-- begin --

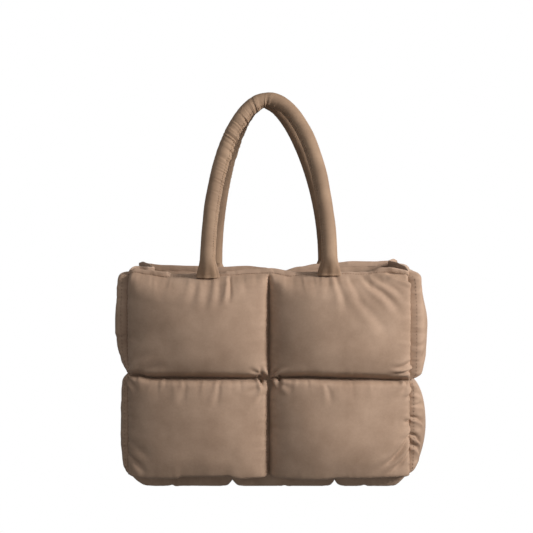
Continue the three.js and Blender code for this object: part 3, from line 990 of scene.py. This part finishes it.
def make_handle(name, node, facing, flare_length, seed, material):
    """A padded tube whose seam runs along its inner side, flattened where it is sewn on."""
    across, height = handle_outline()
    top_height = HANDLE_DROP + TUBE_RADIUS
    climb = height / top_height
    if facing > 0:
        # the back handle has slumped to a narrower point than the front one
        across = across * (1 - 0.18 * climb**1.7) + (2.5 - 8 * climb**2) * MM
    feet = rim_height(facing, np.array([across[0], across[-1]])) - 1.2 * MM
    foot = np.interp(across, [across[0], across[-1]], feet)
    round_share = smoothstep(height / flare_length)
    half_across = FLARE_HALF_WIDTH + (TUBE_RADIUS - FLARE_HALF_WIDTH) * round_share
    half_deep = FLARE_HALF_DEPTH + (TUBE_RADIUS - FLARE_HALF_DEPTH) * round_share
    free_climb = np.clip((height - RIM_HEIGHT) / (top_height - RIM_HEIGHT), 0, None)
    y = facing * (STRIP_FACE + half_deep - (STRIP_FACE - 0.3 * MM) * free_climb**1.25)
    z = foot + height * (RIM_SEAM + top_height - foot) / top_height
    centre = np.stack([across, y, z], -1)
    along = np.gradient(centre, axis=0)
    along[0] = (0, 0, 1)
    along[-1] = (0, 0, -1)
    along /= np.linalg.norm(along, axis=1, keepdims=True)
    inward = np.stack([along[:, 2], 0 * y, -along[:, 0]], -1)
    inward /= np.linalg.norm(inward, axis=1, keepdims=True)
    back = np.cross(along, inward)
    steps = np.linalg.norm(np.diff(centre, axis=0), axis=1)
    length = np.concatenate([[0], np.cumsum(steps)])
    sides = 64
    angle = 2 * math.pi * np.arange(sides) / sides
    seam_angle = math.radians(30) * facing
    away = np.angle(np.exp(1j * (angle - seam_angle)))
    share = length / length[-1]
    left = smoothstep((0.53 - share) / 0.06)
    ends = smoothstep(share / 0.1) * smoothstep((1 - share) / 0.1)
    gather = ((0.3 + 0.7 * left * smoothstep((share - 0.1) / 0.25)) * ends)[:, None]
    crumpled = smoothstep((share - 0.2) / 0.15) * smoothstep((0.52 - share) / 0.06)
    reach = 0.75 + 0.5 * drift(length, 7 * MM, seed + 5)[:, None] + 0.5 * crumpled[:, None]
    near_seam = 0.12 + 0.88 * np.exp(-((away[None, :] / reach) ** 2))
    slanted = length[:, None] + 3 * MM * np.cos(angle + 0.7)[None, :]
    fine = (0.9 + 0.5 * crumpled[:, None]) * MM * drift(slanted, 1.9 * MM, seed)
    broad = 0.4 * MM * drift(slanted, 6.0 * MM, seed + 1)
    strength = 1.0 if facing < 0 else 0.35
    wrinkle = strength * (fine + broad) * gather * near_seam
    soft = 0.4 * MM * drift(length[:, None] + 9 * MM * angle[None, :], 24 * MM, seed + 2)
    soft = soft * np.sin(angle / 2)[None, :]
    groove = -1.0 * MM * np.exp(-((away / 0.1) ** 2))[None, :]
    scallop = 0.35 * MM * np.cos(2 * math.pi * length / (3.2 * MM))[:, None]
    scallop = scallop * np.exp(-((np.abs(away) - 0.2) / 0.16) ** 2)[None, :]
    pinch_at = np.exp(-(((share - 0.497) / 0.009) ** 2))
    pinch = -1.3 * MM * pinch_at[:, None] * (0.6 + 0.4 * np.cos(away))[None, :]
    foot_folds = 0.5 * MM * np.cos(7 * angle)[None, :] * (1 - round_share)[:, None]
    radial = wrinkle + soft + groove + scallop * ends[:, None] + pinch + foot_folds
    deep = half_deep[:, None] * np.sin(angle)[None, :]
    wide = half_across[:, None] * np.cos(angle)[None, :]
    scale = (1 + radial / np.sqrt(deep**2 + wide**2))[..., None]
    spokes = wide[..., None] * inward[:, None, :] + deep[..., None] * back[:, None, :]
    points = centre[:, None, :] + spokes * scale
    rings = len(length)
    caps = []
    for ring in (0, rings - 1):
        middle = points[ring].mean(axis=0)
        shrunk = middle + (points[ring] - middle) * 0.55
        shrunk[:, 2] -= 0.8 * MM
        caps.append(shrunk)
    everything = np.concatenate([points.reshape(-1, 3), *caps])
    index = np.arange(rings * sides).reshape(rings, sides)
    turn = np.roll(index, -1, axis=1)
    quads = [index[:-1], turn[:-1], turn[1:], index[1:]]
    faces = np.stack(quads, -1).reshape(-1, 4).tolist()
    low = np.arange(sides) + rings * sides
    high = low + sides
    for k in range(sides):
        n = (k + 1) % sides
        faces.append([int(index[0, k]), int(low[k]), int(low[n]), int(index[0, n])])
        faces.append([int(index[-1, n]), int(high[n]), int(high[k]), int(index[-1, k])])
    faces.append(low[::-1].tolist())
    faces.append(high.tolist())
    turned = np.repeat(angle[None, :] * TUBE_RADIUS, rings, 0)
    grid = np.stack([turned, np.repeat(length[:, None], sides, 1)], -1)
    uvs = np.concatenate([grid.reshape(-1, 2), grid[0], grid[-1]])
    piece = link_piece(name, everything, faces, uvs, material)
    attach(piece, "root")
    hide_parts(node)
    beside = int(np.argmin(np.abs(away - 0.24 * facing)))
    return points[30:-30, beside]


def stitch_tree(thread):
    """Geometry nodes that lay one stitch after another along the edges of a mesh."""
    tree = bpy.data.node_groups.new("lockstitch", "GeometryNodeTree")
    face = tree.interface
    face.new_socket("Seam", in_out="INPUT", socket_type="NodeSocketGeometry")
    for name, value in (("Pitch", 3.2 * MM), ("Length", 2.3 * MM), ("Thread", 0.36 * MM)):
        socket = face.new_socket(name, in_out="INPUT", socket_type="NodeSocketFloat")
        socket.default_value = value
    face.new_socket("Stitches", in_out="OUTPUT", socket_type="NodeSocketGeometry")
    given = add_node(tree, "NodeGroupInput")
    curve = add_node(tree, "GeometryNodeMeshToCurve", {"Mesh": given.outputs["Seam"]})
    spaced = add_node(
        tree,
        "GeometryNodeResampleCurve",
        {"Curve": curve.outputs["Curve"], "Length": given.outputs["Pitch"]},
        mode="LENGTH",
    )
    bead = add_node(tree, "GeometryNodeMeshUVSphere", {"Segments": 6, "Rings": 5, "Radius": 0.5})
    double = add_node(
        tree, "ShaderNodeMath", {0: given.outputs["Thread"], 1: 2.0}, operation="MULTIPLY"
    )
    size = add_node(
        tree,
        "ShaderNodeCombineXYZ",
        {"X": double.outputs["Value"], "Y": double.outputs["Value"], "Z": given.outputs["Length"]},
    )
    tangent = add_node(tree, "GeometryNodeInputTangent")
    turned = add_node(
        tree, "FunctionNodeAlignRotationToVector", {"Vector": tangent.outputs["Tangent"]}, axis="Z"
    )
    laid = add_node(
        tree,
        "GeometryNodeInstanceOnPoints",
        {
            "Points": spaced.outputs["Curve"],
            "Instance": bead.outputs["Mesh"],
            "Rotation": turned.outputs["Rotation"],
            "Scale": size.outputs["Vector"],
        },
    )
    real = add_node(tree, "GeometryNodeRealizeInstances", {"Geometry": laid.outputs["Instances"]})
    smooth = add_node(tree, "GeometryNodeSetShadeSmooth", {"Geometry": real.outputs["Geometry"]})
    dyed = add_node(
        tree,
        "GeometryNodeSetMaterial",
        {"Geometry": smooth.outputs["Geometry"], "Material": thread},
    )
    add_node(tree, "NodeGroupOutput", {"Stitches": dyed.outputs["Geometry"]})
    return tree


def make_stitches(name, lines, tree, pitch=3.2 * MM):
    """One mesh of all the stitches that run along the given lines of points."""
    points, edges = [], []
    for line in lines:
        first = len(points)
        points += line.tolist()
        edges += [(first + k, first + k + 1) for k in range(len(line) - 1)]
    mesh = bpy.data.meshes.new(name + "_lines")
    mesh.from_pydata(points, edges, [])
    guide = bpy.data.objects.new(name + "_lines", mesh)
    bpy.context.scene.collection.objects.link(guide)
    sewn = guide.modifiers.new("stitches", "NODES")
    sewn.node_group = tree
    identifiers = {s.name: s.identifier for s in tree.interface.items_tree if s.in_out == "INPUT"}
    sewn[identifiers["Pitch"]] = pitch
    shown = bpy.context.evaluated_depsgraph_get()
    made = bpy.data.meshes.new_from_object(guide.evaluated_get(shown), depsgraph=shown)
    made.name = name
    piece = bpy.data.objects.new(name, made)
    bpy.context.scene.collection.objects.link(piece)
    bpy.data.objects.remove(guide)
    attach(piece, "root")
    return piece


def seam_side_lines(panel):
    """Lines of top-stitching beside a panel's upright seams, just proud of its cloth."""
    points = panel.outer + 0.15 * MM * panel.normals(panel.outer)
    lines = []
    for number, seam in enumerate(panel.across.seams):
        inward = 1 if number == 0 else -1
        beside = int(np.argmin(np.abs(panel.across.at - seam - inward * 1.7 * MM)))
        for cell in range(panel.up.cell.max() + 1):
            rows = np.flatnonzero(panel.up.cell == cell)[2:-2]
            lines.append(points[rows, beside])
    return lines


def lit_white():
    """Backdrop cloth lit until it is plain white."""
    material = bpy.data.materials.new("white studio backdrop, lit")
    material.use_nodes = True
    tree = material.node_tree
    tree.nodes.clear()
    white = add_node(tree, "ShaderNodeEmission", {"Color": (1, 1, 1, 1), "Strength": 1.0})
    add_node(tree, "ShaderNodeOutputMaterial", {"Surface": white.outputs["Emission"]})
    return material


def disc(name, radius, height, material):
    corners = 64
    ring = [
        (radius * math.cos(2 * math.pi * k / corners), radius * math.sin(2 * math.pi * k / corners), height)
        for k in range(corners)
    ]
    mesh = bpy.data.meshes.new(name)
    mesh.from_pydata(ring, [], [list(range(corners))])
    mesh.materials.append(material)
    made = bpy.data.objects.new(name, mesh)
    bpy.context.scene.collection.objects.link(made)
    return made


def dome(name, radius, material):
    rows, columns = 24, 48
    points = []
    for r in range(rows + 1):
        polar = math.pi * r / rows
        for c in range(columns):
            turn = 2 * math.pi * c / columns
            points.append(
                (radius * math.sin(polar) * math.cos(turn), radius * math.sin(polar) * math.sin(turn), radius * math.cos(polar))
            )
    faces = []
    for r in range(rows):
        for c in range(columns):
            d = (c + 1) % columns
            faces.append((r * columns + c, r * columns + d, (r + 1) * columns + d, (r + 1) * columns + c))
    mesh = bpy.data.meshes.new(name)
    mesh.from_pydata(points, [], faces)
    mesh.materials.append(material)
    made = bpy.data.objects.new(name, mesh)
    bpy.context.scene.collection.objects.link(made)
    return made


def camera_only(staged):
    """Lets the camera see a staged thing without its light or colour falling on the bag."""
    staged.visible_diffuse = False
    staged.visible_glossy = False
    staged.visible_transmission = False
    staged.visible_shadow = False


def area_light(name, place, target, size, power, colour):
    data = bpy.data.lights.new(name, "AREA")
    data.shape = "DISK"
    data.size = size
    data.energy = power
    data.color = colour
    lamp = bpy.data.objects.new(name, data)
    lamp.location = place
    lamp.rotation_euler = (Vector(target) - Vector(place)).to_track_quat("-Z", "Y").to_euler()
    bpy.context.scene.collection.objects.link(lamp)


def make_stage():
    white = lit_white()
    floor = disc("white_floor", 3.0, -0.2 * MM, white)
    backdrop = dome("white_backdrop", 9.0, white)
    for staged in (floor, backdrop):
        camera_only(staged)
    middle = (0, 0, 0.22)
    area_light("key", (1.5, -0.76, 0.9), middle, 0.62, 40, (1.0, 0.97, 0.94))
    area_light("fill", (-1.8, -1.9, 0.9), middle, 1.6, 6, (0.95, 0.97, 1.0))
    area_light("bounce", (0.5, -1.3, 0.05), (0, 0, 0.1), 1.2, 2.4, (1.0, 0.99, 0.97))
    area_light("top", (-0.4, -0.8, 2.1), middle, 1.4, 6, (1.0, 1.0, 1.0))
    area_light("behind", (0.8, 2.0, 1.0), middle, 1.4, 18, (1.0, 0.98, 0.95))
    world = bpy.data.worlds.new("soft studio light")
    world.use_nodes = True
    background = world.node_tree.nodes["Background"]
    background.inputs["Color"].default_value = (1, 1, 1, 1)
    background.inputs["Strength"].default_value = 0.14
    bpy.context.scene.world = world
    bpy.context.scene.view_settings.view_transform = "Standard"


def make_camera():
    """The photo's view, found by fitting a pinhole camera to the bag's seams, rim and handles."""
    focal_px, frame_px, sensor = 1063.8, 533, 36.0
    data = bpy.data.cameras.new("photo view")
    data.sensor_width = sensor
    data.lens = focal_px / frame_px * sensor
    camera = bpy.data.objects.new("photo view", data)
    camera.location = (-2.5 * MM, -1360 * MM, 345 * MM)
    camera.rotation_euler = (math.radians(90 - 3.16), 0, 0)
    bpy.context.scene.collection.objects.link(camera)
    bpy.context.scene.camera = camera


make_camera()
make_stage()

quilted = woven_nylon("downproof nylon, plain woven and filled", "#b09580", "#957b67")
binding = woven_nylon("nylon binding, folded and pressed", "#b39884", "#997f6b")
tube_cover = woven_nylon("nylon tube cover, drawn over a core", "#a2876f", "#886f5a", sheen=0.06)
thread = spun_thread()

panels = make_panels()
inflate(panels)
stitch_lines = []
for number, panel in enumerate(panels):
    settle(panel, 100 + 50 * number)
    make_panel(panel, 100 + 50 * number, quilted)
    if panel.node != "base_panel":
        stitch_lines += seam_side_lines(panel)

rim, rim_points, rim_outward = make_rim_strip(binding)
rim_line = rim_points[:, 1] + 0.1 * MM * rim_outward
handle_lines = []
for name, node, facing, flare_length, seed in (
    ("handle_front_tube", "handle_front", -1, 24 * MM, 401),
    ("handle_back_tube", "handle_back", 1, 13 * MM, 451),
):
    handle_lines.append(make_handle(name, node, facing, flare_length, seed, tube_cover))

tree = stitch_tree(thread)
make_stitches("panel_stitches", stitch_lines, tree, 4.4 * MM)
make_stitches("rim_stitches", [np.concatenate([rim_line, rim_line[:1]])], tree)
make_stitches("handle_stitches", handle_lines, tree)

-- end --

STATED EXERCISE » Only the lines from the one with "hide_parts(node)" to the one with "return points[30:-30, beside]" are wanted; extract them exactly, both ends included.

RESULT FOR THIS TASK »
    hide_parts(node)
    beside = int(np.argmin(np.abs(away - 0.24 * facing)))
    return points[30:-30, beside]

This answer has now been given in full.